Friday, January 22, 2010

Kickass or kickarse science?

In my last post I referred to "kickass science." My piratical big brother and PiT both asserted it should be "arse" not "ass." So, dear readers, is it kickass...

or, kickarse?



Nat Blair said...

Definitely kickass.

We had a revolution for a reason.

Besides, writing "arse" makes you read like Madonna sounds when she talks: a poseur wannabe.

Odyssey said...

Now, now Nat. Some of us are blessed with an accent that many in this country swoon over. Not my fault I'm constantly asked to "say something" just so people can revel in my dulcet tones. There are many poseur wannabes in this country. People such as myself and PiT are what they want to be. And we're not poseurs. We just are what we are naturally.

Besides, we know how to speak (and spell) English correctly. :-)

Nat Blair said...

I'm just a victim of my culturally hegemonic upbringing!

And those poseurs need a good kick in the arse from second coming of Noah Webster. These are probably the same dumbasses who'd compliment a Scot on his "English accent"

Seriously though, you really should all use "ass". And it's alumi-num, not -nium. Check the spelling. :)

Odyssey said...

But why should we refer to someone's posterior as a donkey?

Arlenna said...

I dunno, I enjoy the "Americahh, FUCK YEAHHH!" power of "kickass!!!"

"Arse" is kind of like the hesitant, workplace-appropriate version. "I can't be arsed" was thrown around so liberally in my grad department, by students and faculty alike, that I just can't take "arse" seriously as an expletive.

Goose said...

It's arse and aluminium... enough said!

Nat Blair said...

But why should we refer to someone's posterior as a donkey?

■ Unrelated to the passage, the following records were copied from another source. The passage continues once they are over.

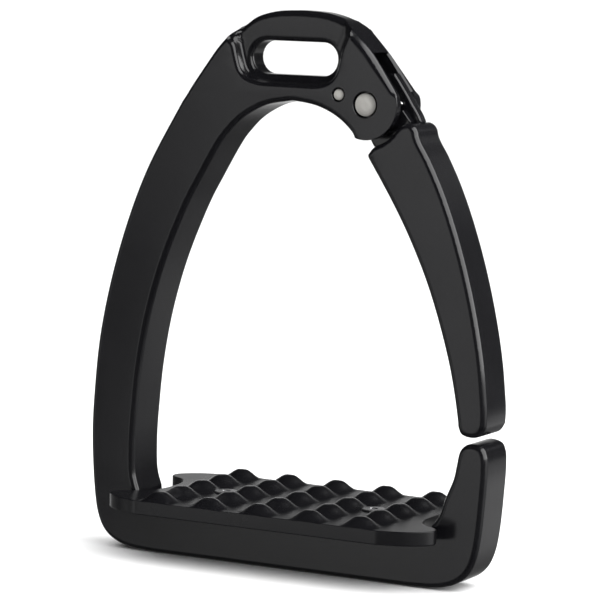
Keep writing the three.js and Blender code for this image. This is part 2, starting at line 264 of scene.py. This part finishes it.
def ring(outline, depth):
    """Lines at a depth inside the outline, or outside it where depth is negative. Corners are mitred."""
    depth = np.broadcast_to(np.asarray(depth, float), len(outline))
    along = np.roll(outline, -1, 0) - np.roll(outline, 1, 0)
    along /= np.linalg.norm(along, axis=1)[:, None]
    moved = outline + np.stack([-along[:, 1], along[:, 0]], 1) * depth[:, None]
    reach = distances(moved, outline)[0]
    good = np.flatnonzero(np.sign(depth) * reach > np.abs(depth) - RING_SLACK)
    lines, line = [], []
    for k, i in enumerate(good):
        j = good[(k + 1) % len(good)]
        line.append(moved[i])
        if (j - i) % len(outline) == 1:
            continue
        square = np.array([along[i], along[j]]).T
        mitre = None
        if abs(np.linalg.det(square)) > NEARLY_PARALLEL:
            s, t = np.linalg.solve(square, moved[j] - moved[i])
            if 0 < s < LONGEST_MITRE and 0 < t < LONGEST_MITRE:
                mitre = moved[i] + s * along[i]
        if mitre is None:
            lines.append(line)
            line = []
        else:
            line.append(mitre)
    if not lines:
        return [line + line[:1]]
    lines[0] = line + lines[0]
    return [points for points in lines if len(points) > 1]


def soften(values, passes=4):
    """Values along the outline, blended a little where they step."""
    values = values.astype(float)
    for _ in range(passes):
        values = (np.roll(values, 1) + 2 * values + np.roll(values, -1)) / 4
    return values


# ---- meshes ----
def new_object(name, bm):
    bmesh.ops.recalc_face_normals(bm, faces=bm.faces)
    mesh = bpy.data.meshes.new(name)
    bm.to_mesh(mesh)
    bm.free()
    obj = bpy.data.objects.new(name, mesh)
    bpy.context.scene.collection.objects.link(obj)
    shade(obj)
    return obj


def shade(obj, smooth_angle=35):
    obj.data.polygons.foreach_set("use_smooth", [True] * len(obj.data.polygons))
    obj.data.set_sharp_from_angle(angle=math.radians(smooth_angle))


def closed(outline):
    return list(outline) + [outline[0]]


def relief(name, lines, spots, keep, heights, place):
    """A closed solid over a flat region. lines are drawn on it, spots are further points, and keep tells
    which middles of triangles belong to it. heights gives the top and the bottom over each point."""
    points, edges = [], []
    for line in lines:
        first = len(points)
        points += [Vector((p[0] / MM, p[1] / MM)) for p in line]
        edges += [(i, i + 1) for i in range(first, len(points) - 1)]
    points += [Vector((p[0] / MM, p[1] / MM)) for p in spots]
    flat, _, faces, _, _, _ = delaunay_2d_cdt(points, edges, [], 0, SAME_POINT_MM)
    flat = np.array([tuple(p) for p in flat]) * MM
    faces = np.array([f[:3] for f in faces])
    faces = faces[keep(flat[faces].mean(1))]
    top, bottom = heights(flat)
    used = np.unique(faces)
    bm = bmesh.new()
    high = {i: bm.verts.new(place(*flat[i], top[i])) for i in used}
    low = {i: bm.verts.new(place(*flat[i], bottom[i])) for i in used}
    sides = {}
    for a, b, c in faces.tolist():
        bm.faces.new((high[a], high[b], high[c]))
        bm.faces.new((low[c], low[b], low[a]))
        for i, j in ((a, b), (b, c), (c, a)):
            sides[i, j] = sides.get((i, j), 0) + 1
    for i, j in sides:
        if (j, i) not in sides:
            bm.faces.new((high[i], low[i], low[j], high[j]))
    return new_object(name, bm)


def rounded(reach, fillet):
    """How far a filleted face has fallen at a distance in from its edge."""
    part = np.clip(1 - reach / np.maximum(fillet, 1e-9), 0, 1)
    return fillet * (1 - np.sqrt(1 - part ** 2))


def fillet_steps(fillet):
    angles = np.linspace(0, math.pi / 2, FILLET_STEPS + 1)[1:]
    return [fillet * (1 - math.cos(a)) for a in angles]


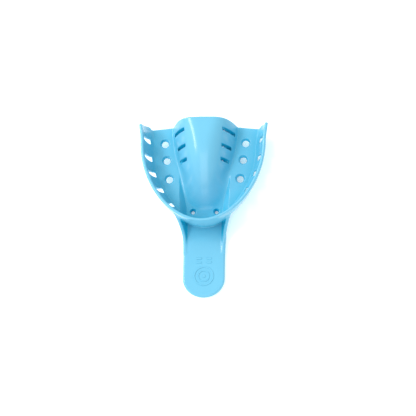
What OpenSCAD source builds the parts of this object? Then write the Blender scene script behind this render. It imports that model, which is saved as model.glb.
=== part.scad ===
// Perforated impression tray for an upper dental arch, small adult size.
// One thin plastic moulding: a palate vault, a flat floor on each side, a lower well behind the
// front teeth, an outer flange round the arch and a flat handle with two side ribs.
// Each region of the moulding is a solid of its own, and neighbours meet face to face.
// +X is the tray's left-right direction, +Y points to the back of the mouth, +Z is up, tissue side up.

/* [Arch] */
// Half of the rim's width at the end of its curved part
rim_half_w = 31.25; // [28:0.1:35]
// Distance from the rim's front to the end of its curved part
rim_length = 41.3; // [36:0.5:48]
// Extra half width that the rim gains in its straight rear stretch
rim_tail_flare = 1; // [0:0.1:2]
// Distance from the front crease of the handle to the rear corners of the floors
arch_depth = 50.5; // [45:0.1:56]
// How far the rear edge of the floors runs further back at the vault than at its corners
rear_bow = 0.7; // [0:0.1:2]
// How far the front of the rim stands forward of the handle crease
rim_overhang = 1.6; // [1:0.1:3]

/* [Heights] */
// Height of the rim above the underside of the handle
rim_z = 20; // [17:0.1:24]
// Height of the tissue side of the flat side floors
floor_z = 6.8; // [5:0.1:8]
// How far the front well lies below the side floors
well_depth = 3.6; // [2:0.1:4]
// Height of the palate vault at the rear edge
vault_z = 22.2; // [18:0.1:26]

/* [Walls] */
// Thickness of floors, vault and handle web
wall_t = 1.8; // [1.4:0.1:2.4]
// Thickness of the flange just under the rim, at the front
rim_t_front = 1.3; // [1:0.1:1.8]
// Thickness of the flange just under the rim, at the sides
rim_t_side = 1.7; // [1.4:0.1:2.2]
// Distance from the rim's outer line in to the flange's foot, at the front
foot_front = 4.3; // [3.8:0.1:5]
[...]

I think a better question is why are we referring to these poor donkeys by people's rears? Ponder that! :)

Hermitage said...

Any attempt enforce rules on the English language, which is intrinsically the mutt of the language poodle stand, makes me rofl. Everything in English had 100000 different spellings because people did it phonetically until a bunch of pretentious whatsits tried to lantinize the entire fucking thing so now Nothing Makes Any Goddamn Sense.

In short, use whichever makes you happy.

Odyssey said...

It's all in the tone of voice. It's as easy to use arsehole as a term of affection as it is to start a bar fight using the word. At least in Australia.

Odyssey said...

I do feel bad for the poor donkeys.

The English carefully crafted their language to be as nonsensical as possible, while still making sense to them, in order to keep foreigners in a constant state of confusion. :-)

Professor in Training said...

It's arse and aluminium... enough said!

Exactly right.

Americans only spell everything incorrectly now because Mr Webster recognized that he and his countrymen could only handle very simple words. Dumbarse.

JollyRgr said...

I think it's safe to say it's "arse" if you come from Australia and there is no way you would call an Aussie saying it a 'poseur' doesn't sound posh and you'd get your teeth punched down your throat...:-)

Then he'd buy you a beer......and I mean a beer, not a Fosters!!

El Picador said...

I am confused. Why are Americans and Aussies fighting when there are real live Brits over at Nature Network to mess with?

Odyssey said...

El Picador:
Two reasons. One is that far more erudite bloggers than I are doing a great job of beating up NN. The other is the simple fact that the British, almost without exception*, end up being quite bad at those things they invent or try to pioneer or introduce to the world. Just take a look at history. Or think about sports. Soccer? Cricket? Rugby? England pretty much always sucks at these. It's my prediction that some other journal, most likely in a former British colony, will develop a far better implementation of Web 2.0.

* I do concede the British do have world mastery of being miserable buggers.

Professor in Training said...

What Odyssey said.

Nat Blair said...

Why are Americans and Aussies fighting when there are real live Brits over at Nature Network to mess with?

Well, some of us don't care much anymore about fighting Brits. At least those of us with a head of state not named Elizabeth, and without a Union Jack on our flag.